WHAT YOU WILL DO: Can all of these lines be returned exactly?
----- MATERIAL
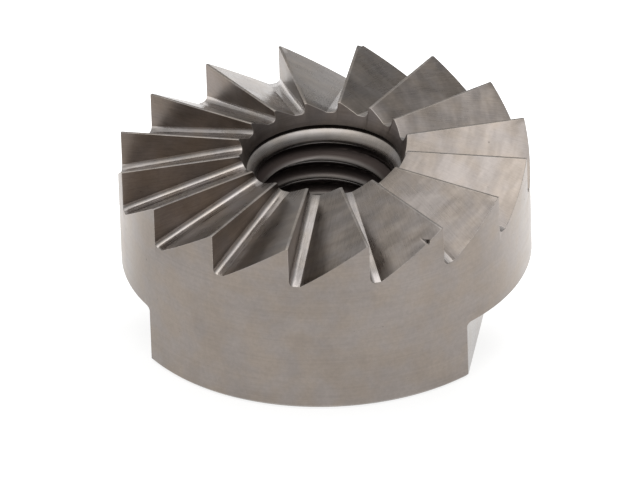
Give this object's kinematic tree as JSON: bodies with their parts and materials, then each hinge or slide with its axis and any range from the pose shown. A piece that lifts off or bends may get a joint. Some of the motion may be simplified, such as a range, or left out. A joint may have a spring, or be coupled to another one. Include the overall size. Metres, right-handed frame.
{
  "type": "threaded face milling cutter",
  "caption": "Toothed steel face cutter that screws onto an angle grinder spindle, with radial saw teeth, a countersunk threaded bush and wrench flats.",
  "frame": {"origin": "centre of the back face, which seats against the grinder's spindle shoulder", "axes": "+Z along the bore axis towards the teeth; the two wrench flats face +X and -X"},
  "size_m": [0.04, 0.04, 0.0177],
  "materials": {
    "tool_steel": "ground and turned bare tool steel, warm grey satin",
    "turned_steel": "turned bare steel, a little brighter than the crown"
  },
  "bodies": {
    "root": {"cutter_crown": "tool_steel", "threaded_bush": "turned_steel"}
  },
  "joints": []
}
----------
ANSWER FOR THE TASK:
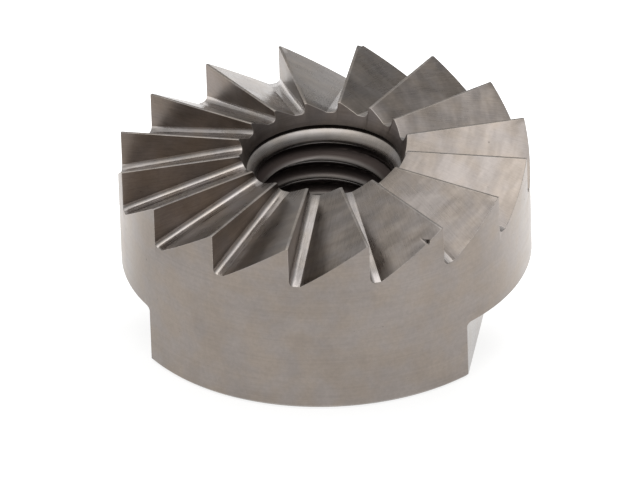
Give this object's kinematic tree as JSON: bodies with their parts and materials, then each hinge or slide with its axis and any range from the pose shown. A piece that lifts off or bends may get a joint. Some of the motion may be simplified, such as a range, or left out. A joint may have a spring, or be coupled to another one. Include the overall size. Metres, right-handed frame.
{
  "type": "threaded face milling cutter",
  "caption": "Toothed steel face cutter that screws onto an angle grinder spindle, with radial saw teeth, a countersunk threaded bush and wrench flats.",
  "frame": {"origin": "centre of the back face, which seats against the grinder's spindle shoulder", "axes": "+Z along the bore axis towards the teeth; the two wrench flats face +X and -X"},
  "size_m": [0.04, 0.04, 0.0177],
  "materials": {
    "tool_steel": "ground and turned bare tool steel, warm grey satin",
    "turned_steel": "turned bare steel, a little brighter than the crown"
  },
  "bodies": {
    "root": {"cutter_crown": "tool_steel", "threaded_bush": "turned_steel"}
  },
  "joints": []
}